Размышляя о ситуации, складывающейся с разрушительной антисоциалистической деятельностью СМИ, прикрывавшихся идеями гласности и плюрализма, Е. К. Лигачев пишет:
«Уже тогда было видно, что гласность и демократию радикалы стремятся использовать в целях нагнетания общественной напряженности, дезориентации массового сознания, дестабилизации государства.
Острота радикальных публикаций все чаще переходила в разнузданность. Трудно припомнить такие заседания Политбюро, на которых стихийно не возникали бы вопросы по СМИ. Их поднимали практически все члены Политбюро, особенно Рыжков, Крючков, Лукьянов и секретари ЦК, за исключением Яковлева и Медведева. В ЦК потоком шли письма людей, возмущенных публикациями, оскорблявшими нашу партию, армию, ветеранов…
На такие письма нельзя было не реагировать. Нередко возмущался некоторыми статьями и телепередачами и сам Горбачев. Но каждый раз это была „буря в стакане воды“. Всё кончалось словопрениями – без принятия каких бы то ни было решений. Правда, порой, Политбюро поручало Медведеву „разобраться“, однако судьба этих поручений была неизвестна, никто потом не вспоминал о них. Медведев об исполнении не докладывал. Думаю, более того – не сомневаюсь, что такая политика была хорошо известна „капитанам“ праворадикальной прессы, она их „вдохновляла“.

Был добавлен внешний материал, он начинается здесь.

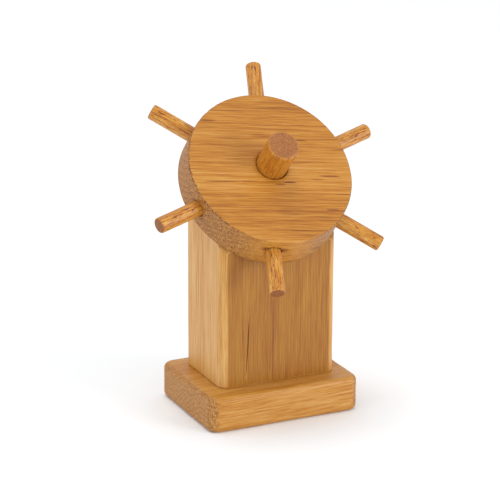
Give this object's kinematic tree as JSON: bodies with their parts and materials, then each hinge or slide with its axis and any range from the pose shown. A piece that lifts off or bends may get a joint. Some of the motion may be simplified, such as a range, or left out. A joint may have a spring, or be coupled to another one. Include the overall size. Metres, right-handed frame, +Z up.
{
  "type": "toy ship's wheel",
  "caption": "Plain oiled wood toy ship's wheel: a spoked disc turning on a peg on the sloping top of a block post on a small base board.",
  "frame": {"origin": "middle of the base board's underside, on the surface that the toy stands on", "axes": "+Z up; +X to the right of someone facing the wheel; the wheel faces -Y and up at 45 degrees"},
  "size_m": [0.1312, 0.0975, 0.171],
  "materials": {
    "board_wood": "oiled, satin, grain along X",
    "post_wood": "oiled, satin, upright grain",
    "wheel_wood": "oiled, satin, grain along X across the face",
    "peg_wood": "oiled hardwood rod, satin",
    "spoke_wood": "oiled hardwood rod, satin",
    "screw_steel": "yellow zinc-plated steel"
  },
  "bodies": {
    "root": {"base_board": "board_wood", "post": "post_wood", "axle_peg": "peg_wood", "post_screw_left": "screw_steel", "post_screw_right": "screw_steel"},
    "wheel": {"wheel_disc": "wheel_wood", "spoke_1": "spoke_wood", "spoke_2": "spoke_wood", "spoke_3": "spoke_wood", "spoke_4": "spoke_wood", "spoke_5": "spoke_wood", "spoke_6": "spoke_wood"}
  },
  "joints": [
    {"name": "wheel_spin", "type": "hinge", "parent": "root", "child": "wheel", "pos_m": [0.0022, -0.00198, 0.12282], "axis": [0, -0.7071, 0.7071], "continuous": true}
  ]
}
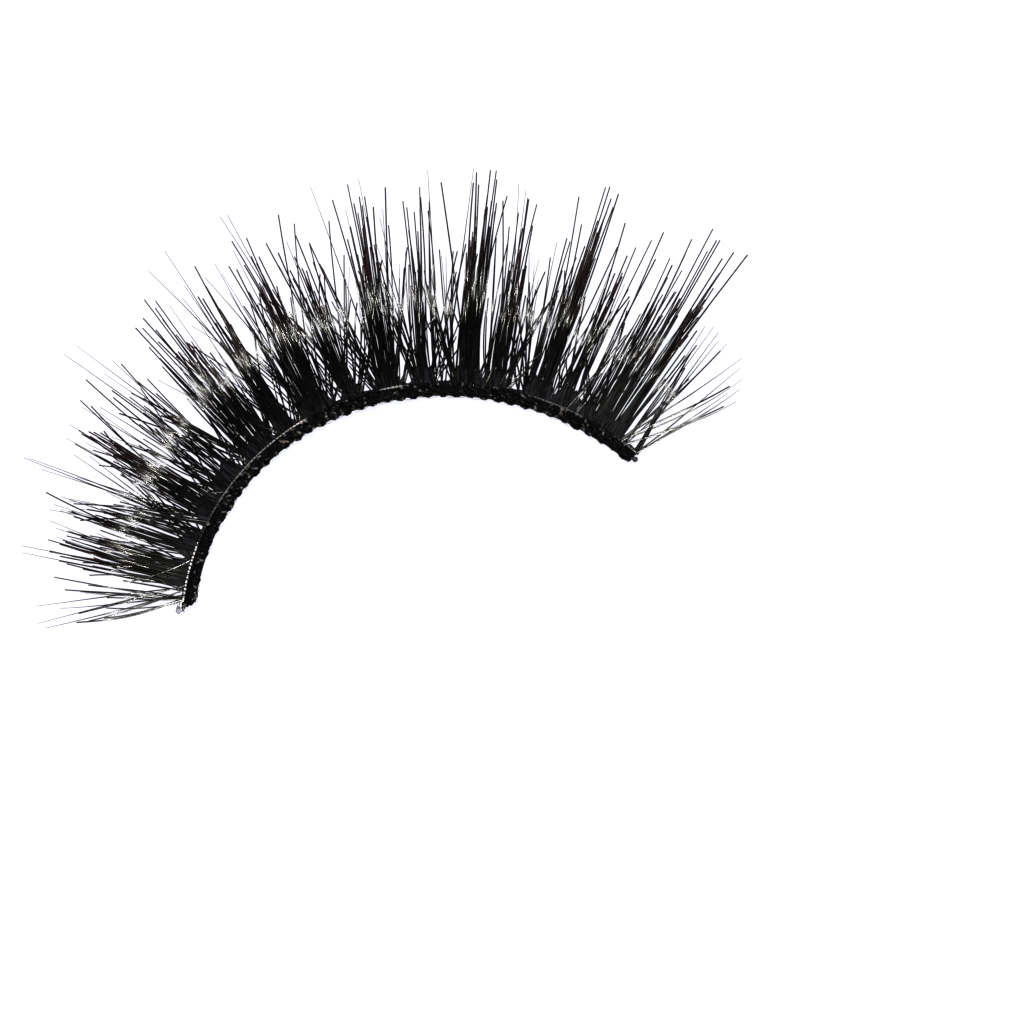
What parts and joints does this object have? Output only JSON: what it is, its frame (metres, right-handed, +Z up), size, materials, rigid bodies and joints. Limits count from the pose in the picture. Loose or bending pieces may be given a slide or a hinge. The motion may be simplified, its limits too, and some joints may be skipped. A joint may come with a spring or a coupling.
{
  "type": "false eyelash strip",
  "caption": "Bent cotton band with tufts of tapered black hair fused along its outer edge, worn glued along the upper lash line.",
  "frame": {"origin": "bottom centre of the strip's bounding box, on the surface that it lies on", "axes": "+X along the band's chord towards the end with the longer hair, +Y from the band towards the hair tips, +Z up off the band's flat underside"},
  "size_m": [0.046, 0.0216, 0.0046],
  "materials": {
    "cotton": "matte knotted black cotton",
    "thread": "clear monofilament",
    "hair": "satin black synthetic hair",
    "clear_glue": "set clear glue",
    "dark_glue": "set dark glue"
  },
  "bodies": {
    "root": {"band": "cotton", "edge_thread": "thread", "lash_fringe": "hair", "end_bead": "clear_glue", "end_knob": "dark_glue"}
  },
  "joints": []
}
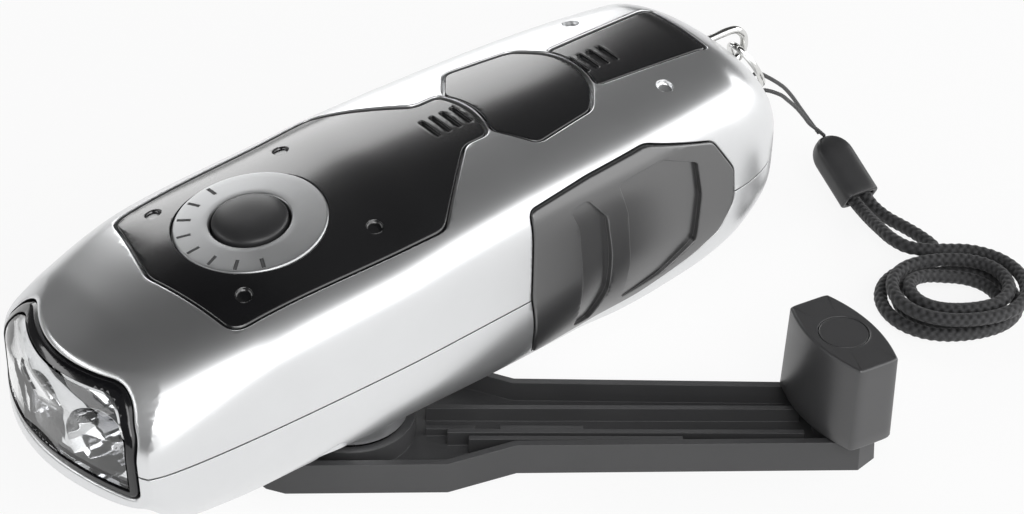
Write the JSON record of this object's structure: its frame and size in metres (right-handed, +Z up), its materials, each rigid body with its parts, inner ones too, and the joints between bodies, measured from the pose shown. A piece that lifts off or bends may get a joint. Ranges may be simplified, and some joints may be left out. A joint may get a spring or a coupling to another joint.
{
  "type": "wind-up flashlight",
  "caption": "Pocket flashlight with a folding crank under its belly, a push button on top, a wide lens in front and a wrist cord at the tail.",
  "frame": {"origin": "where the crank's axis meets the surface that the crank arm lies on", "axes": "+X the way the beam points, +Y the torch's left, +Z up along the crank's axis"},
  "size_m": [0.1787, 0.0819, 0.0566],
  "materials": {
    "silver_paint": "satin",
    "black_gloss": "gloss",
    "dark_plastic": "satin",
    "rubber": "matte",
    "clear_lens": "clear, polished",
    "chrome_trim": "polished",
    "led_epoxy": "clear",
    "green_board": "satin",
    "cell_sleeve": "gloss",
    "white_plastic": "satin",
    "bronze": "machined",
    "steel": "brushed",
    "magnet": "matte",
    "copper": "enamelled wire",
    "braided_cord": "braided"
  },
  "bodies": {
    "housing": {"upper_casing": "silver_paint", "lower_casing": "silver_paint", "casing_screw_1": "steel", "casing_screw_2": "steel", "casing_screw_3": "steel", "casing_screw_4": "steel", "front_panel": "black_gloss", "centre_panel": "black_gloss", "rear_panel": "black_gloss", "grip_left": "rubber", "grip_right": "rubber", "lens_frame": "dark_plastic", "lens": "clear_lens", "reflector": "chrome_trim", "led_1": "led_epoxy", "led_2": "led_epoxy", "led_3": "led_epoxy", "led_board": "green_board", "button_ring": "silver_paint", "switch_body": "dark_plastic", "circuit_board": "green_board", "battery_pack": "cell_sleeve", "gearbox_base": "white_plastic", "gearbox_cover": "white_plastic", "shaft_bush": "bronze", "idler_axle": "steel", "stator_can": "steel", "stator_coil": "copper", "cord_eye": "chrome_trim", "cord_ring": "chrome_trim", "cord_loop": "braided_cord", "cord_lock": "dark_plastic", "cord_lead_1": "braided_cord", "cord_lead_2": "braided_cord", "cord_hank": "braided_cord"},
    "crank": {"crank_arm": "dark_plastic", "crank_pin": "steel", "drive_shaft": "steel", "drive_gear": "white_plastic", "knob_spindle": "steel"},
    "knob": {"knob": "dark_plastic", "knob_cap": "dark_plastic"},
    "idler": {"idler_gear": "white_plastic"},
    "rotor": {"rotor_shaft": "steel", "rotor_pinion": "white_plastic", "rotor_magnet": "magnet"},
    "button": {"power_button": "rubber"}
  },
  "joints": [
    {"name": "crank_turn", "type": "hinge", "parent": "housing", "child": "crank", "pos_m": [0, 0, 0], "axis": [0, 0, 1], "continuous": true},
    {"name": "knob_spin", "type": "hinge", "parent": "crank", "child": "knob", "pos_m": [-0.06472, 0.04754, 0.01], "axis": [0, 0, 1], "continuous": true},
    {"name": "idler_turn", "type": "hinge", "parent": "housing", "child": "idler", "pos_m": [-0.0172, 0, 0.025], "axis": [0, 0, 1], "continuous": true},
    {"name": "rotor_turn", "type": "hinge", "parent": "housing", "child": "rotor", "pos_m": [-0.0344, 0, 0.03], "axis": [0, 0, 1], "continuous": true},
    {"name": "button_press", "type": "slide", "parent": "housing", "child": "button", "axis": [-0.1323, 0, -0.9912], "range_m": [0, 0.0012], "stiffness_N_per_m": 900}
  ],
  "couplings": [
    {"joint": "idler_turn", "follows": "crank_turn", "ratio": -3.25},
    {"joint": "rotor_turn", "follows": "crank_turn", "ratio": 10.562}
  ]
}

Очень острая критика СМИ звучала на всех Пленумах ЦК того периода, на всех совещаниях рабочих, крестьян, учителей, промышленников. Но Горбачев либо вообще не замечал этой критики, либо истолковывал ее как чью-то попытку уйти из-под контроля общественности и прессы…

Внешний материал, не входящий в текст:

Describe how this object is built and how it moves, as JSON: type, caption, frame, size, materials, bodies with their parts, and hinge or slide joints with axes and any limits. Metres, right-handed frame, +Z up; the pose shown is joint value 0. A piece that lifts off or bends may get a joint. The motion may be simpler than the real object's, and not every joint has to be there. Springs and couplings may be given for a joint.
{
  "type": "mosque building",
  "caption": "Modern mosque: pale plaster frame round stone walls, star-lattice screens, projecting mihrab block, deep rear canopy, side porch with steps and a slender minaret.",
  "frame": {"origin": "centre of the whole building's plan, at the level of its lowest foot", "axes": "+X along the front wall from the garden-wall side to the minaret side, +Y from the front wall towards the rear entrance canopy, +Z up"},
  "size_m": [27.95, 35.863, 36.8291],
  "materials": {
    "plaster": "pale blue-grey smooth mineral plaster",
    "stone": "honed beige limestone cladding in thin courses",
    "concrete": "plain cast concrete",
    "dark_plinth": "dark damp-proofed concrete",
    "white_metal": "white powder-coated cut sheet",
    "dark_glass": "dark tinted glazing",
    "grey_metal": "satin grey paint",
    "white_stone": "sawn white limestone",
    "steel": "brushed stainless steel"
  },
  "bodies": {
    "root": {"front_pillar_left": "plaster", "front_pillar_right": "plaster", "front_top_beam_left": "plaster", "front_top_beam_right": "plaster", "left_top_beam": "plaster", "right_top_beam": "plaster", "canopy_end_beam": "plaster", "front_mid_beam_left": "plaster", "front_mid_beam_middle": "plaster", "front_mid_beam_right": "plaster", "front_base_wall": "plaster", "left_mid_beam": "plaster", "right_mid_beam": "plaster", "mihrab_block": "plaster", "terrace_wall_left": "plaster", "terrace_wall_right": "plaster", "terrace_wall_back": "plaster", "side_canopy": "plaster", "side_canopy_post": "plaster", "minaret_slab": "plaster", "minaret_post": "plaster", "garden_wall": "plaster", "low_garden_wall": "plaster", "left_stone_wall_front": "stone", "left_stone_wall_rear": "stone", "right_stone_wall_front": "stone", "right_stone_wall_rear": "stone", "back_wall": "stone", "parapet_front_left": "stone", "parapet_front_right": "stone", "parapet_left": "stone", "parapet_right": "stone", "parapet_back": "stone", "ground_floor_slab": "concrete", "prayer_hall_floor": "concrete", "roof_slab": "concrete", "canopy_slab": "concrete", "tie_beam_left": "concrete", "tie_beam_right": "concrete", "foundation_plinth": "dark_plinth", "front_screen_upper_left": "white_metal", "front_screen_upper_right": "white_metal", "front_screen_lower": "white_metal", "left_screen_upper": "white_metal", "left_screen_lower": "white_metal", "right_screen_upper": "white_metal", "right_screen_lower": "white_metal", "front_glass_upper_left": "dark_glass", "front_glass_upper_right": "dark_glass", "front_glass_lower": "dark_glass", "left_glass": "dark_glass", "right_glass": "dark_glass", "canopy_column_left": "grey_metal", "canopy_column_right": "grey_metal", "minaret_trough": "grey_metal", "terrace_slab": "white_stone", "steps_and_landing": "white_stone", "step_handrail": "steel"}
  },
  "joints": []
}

Между тем в стране явно устанавливалась диктатура праворадикальных средств массовой информации. Речь шла о жестоком пропагандистском терроре. Ни о каком разномыслии говорить не приходилось. В один день, словно по команде, пять-шесть ведущих московских изданий вкупе с телевидением, „Маяком“, а также при мощной поддержке зарубежных радиоголосов, обрушивались на своих противников; вал за валом скоординировано накатывались на страну дестабилизирующие пропагандистские кампании.